In the best months, Ayosov earns double her worker's 400 dollars,
off sporadic orders. In a country where the average salary is 50
dollars a month, this is a healthy living.
'The whole city sews! Ten thousand sewing machines were sold in
Bishkek last year,' the head of the business lobby Sapar Asanov said.
'If your grandmother sits at home with nothing to do, you buy her a
machine and orders are delivered in the morning, picked up at night.'
Locally-sewn goods have pushed up to 60 per cent of Bishkek's
sprawling Dordoi bazaar.
'We don't have oil so we work with our heads, hearts and our
hands, we must,' Kyrgyzstan's leading fashion designer Dilbar
Ashimbayeva said.
'The phenomenon of the brand made in Kyrgyzstan has sprung up
without government help - even despite it.'
'Now the brains of Kyrgyzstan are dressing all of Kazakhstan, and
Russia!' she pointed out.
Asanov, who founded his lobby in 2003 to help legalize the
industry, estimates that 2,500 sewing factories now operate in
Bishkek.
'Officially the industry makes up 8 per cent of our GDP, but who
knows how much is made off contraband,' he said. 'We don't know
anything about it if someone works within Dordoi market.'
Dordoi's director estimates that 150 million dollars is earned per
month in the 50-acre maze of the bazaar, where Chloe and Dior hang
from metal doors and ladders of the stacked shipping containers that
serve as market stalls.
Some containers, newly upgraded with window fronts, feature
eye-popping Bishkek-designer wedding and prom gowns modeled by
manikins with 80s-style hairdos, while neighbouring vendors sell
Kazakh national dress, tailoring to their export market.
The trade arena is busy through dusk on Mondays when other
Central Asian bazaars are shut, and as the afternoon heat breaks an
endless line of Soviet cars fume and stall at the Kazakh border en
route back to Almaty, three hours north of Bishkek.
Luxury jeeps with million dollar slogan plates are waved passed
the traffic on one side, while migrant traders walk through border
controls, but the bulk of goods are smuggled across elsewhere.
'For 200 dollars I can show you where you can cross the border,'
an enterprising taxi driver suggested, before he was shushed by
Kyrgyz traders only too happy to explain their racket.

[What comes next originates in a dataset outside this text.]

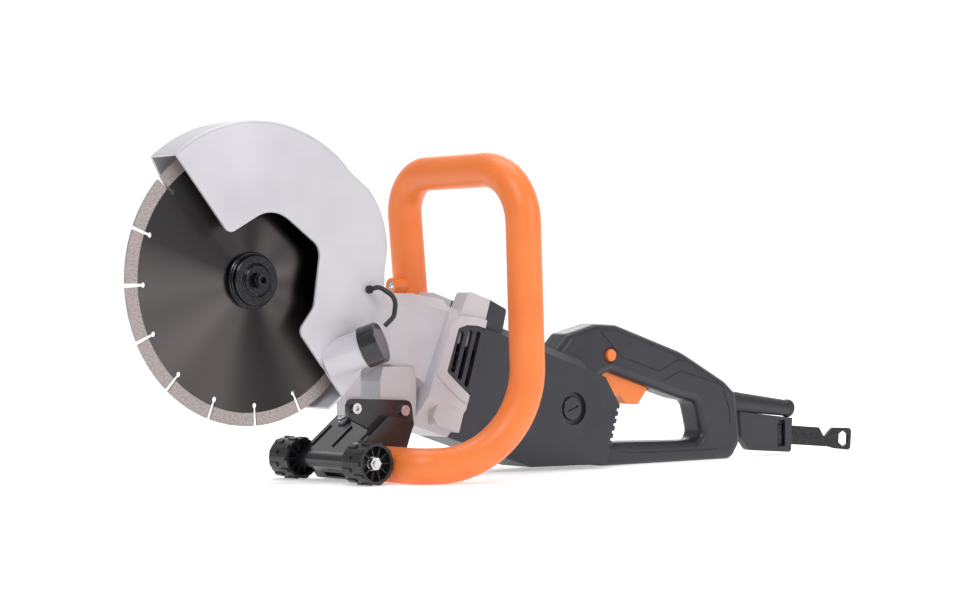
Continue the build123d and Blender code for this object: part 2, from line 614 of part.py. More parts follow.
with BuildPart() as gearbox_housing:
    with BuildSketch(side(HEAD_BACK)):
        Circle(HEAD_RADIUS)
    extrude(amount=HEAD_BACK - HEAD_FRONT)
    for x, *section in ARM_SECTIONS:
        with BuildSketch(Plane(origin=(x, 0, 0), x_dir=(0, 1, 0), z_dir=(1, 0, 0))):
            rib_section(*section)
    loft(ruled=True)
    with BuildSketch(station(BELL_START - 6)):
        bell_outline()
    extrude(amount=SEAM - BELL_START + 6)
    # the pad under the arm that carries the roller bracket
    for front, back, near, far in ((147, 167, PAD_LEFT, 44), (194, 246, PAD_LEFT, 62),
                                   (206, 246, 62, 92)):
        top = -84 if back < 180 else -94
        with BuildSketch(side(far)):
            with BuildLine():
                FilletPolyline((front, top - 16), (front + 4, top), (back - 4, top),
                               (back, top - 16), (back, bracket_top(back) + 0.5),
                               (front, bracket_top(front) + 0.5), radius=(4, 3, 3, 4, 2, 2), close=True)
            make_face()
        extrude(amount=far - near)
    # the saddle that holds the front handle's upper end
    with BuildSketch(motor_side(MOTOR_Y + 58)):
        with BuildLine():
            FilletPolyline((298, 40), (298, 76), (306, 84), (SEAM, 84), (SEAM, 40),
                           radius=(3, 5, 4, 0, 0), close=True)
        make_face()
    extrude(amount=30)
    # raised frames round the side vents, and the four corner bosses of the seam
    for sign in (-1, 1):
        with BuildSketch(motor_side(MOTOR_Y + sign * (HOUSING_HALF - 2))):
            with BuildLine():
                FilletPolyline(*VENT_FRAME, radius=(6, 6, 6, 0, 0, 6, 6, 6), close=True)
            make_face()
        extrude(amount=-sign * 4.5, taper=20)
    for start, low, high in ((296, 46, 84), (293, -74, -34)):
        for sign in (-1, 1):
            inner = MOTOR_Y + sign * 24
            outer = MOTOR_Y + sign * 45
            with BuildSketch(motor_side(max(inner, outer))):
                with BuildLine():
                    FilletPolyline((start, low + 8), (start + 6, high), (SEAM, high), (SEAM, low),
                                   (start + 8, low), radius=(2, 4, 0, 0, 3), close=True)
                make_face()
            extrude(amount=21)
    # room for the handle's leg
    foot, top = (Vector(*point) for point in HANDLE_LEG)
    with BuildSketch(Plane(origin=foot, z_dir=top - foot).offset(-60)):
        Circle(HANDLE_TUBE_RADIUS + 0.1)
    extrude(amount=200, mode=Mode.SUBTRACT)
    # the guard's nose
    with BuildSketch(side(HEAD_FRONT)):
        Circle(NOSE_RADIUS)
    extrude(amount=HEAD_FRONT - NOSE_FRONT)
    # machined bores
    add(tube(SPINDLE, 51, HEAD_BACK, 0, 45.5).part, mode=Mode.SUBTRACT)
    add(tube(SPINDLE, 30, 52, 0, 26).part, mode=Mode.SUBTRACT)
    add(tube(SPINDLE, 10, 31, 0, 17.5).part, mode=Mode.SUBTRACT)
    add(tube(LAYSHAFT, 20, 50, 0, 20.5).part, mode=Mode.SUBTRACT)
    add(tube(LAYSHAFT, 49, 64, 0, 17.5).part, mode=Mode.SUBTRACT)
    add(tube(LAYSHAFT, 63, 258, 0, 15).part, mode=Mode.SUBTRACT)
    add(tube(LAYSHAFT, 257, 281, 0, 24).part, mode=Mode.SUBTRACT)
    add(tube(ARMATURE, 257, 281, 0, 13).part, mode=Mode.SUBTRACT)
    add(tube(ARMATURE, 280, SEAM, 0, 43.5).part, mode=Mode.SUBTRACT)
    for sign in (-1, 1):
        with BuildSketch(motor_side(MOTOR_Y + sign * 36)):
            with BuildLine():
                FilletPolyline(*VENT, radius=4, close=True)
            make_face()
        extrude(amount=-sign * 20, mode=Mode.SUBTRACT)
    for k in range(RING_SCREWS):
        x, z = polar(25.5, 45 + 90 * k)
        with BuildSketch(side(NOSE_FRONT)):
            with Locations((x, z)):
                Circle(2.0)
        extrude(amount=-9, mode=Mode.SUBTRACT)
    with BuildSketch(Plane(origin=(0, 59.5, 40), x_dir=(0, 1, 0), z_dir=(0, 0, 1))):
        Circle(4.05)
    extrude(amount=20, mode=Mode.SUBTRACT)
    with BuildSketch(side(PAD_LEFT)):       # threaded holes for the roller bracket
        with Locations(*PLATE_SCREWS):
            Circle(3.0)
    extrude(amount=-14, mode=Mode.SUBTRACT)
save(gearbox_housing, "gearbox_housing")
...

Nocturnal purchases are packed at 10 am into trafficking taxis
waiting outside Dordoi, who charge a standard fee to deliver tight
60x70-centimetre bundles straight to traders' stalls.
'They answer for all the bribes,' said Shumkar, who makes the run
weekly to buy stock. Selling in bulk, she turns a profit of just over
a dollar per item. 'Kazakhs buy them at four times the price in shops
afterwards.'
But if official statistics are to be believed, all of 150 items
were imported to Kazakhstan last year, the head of a Kazakh industry
lobby Lubov Khudova noted.
'Really, is that even possible?' she laughed. Industry insiders
say as much as 20 to 25 thousand goods each day cross the border.
'Just imagine the turnover in illegal imports!' Khudova marveled.
Local politician Samarbek Zhaparakunov explained that Bishkek-
made clothes are in demand because they matched Turkish ones in
quality, but are cheaper than their Chinese counterparts.
'Not everybody can afford to buy themselves a 1,000 dollar
dress,'he said. 'There are such dresses, right?' he asked as an
afterthought.
In Russia, 'Made in Kg' clothes easily sell at ten times their
cost, more if they are re-branded along the way, one handler shipping
to 8 Russian cities said.
People have a residual perception left over from the USSR that
anything from 'outside' is better.
'My friend bought a 300 dollar suit in Almaty, but called me up
disgusted when he found out it was made in Bishkek. I told him,
'What? it's the same quality. You would have paid 600 dollars for
that same suit made in Turkey,' Zhaparakunov said delightedly.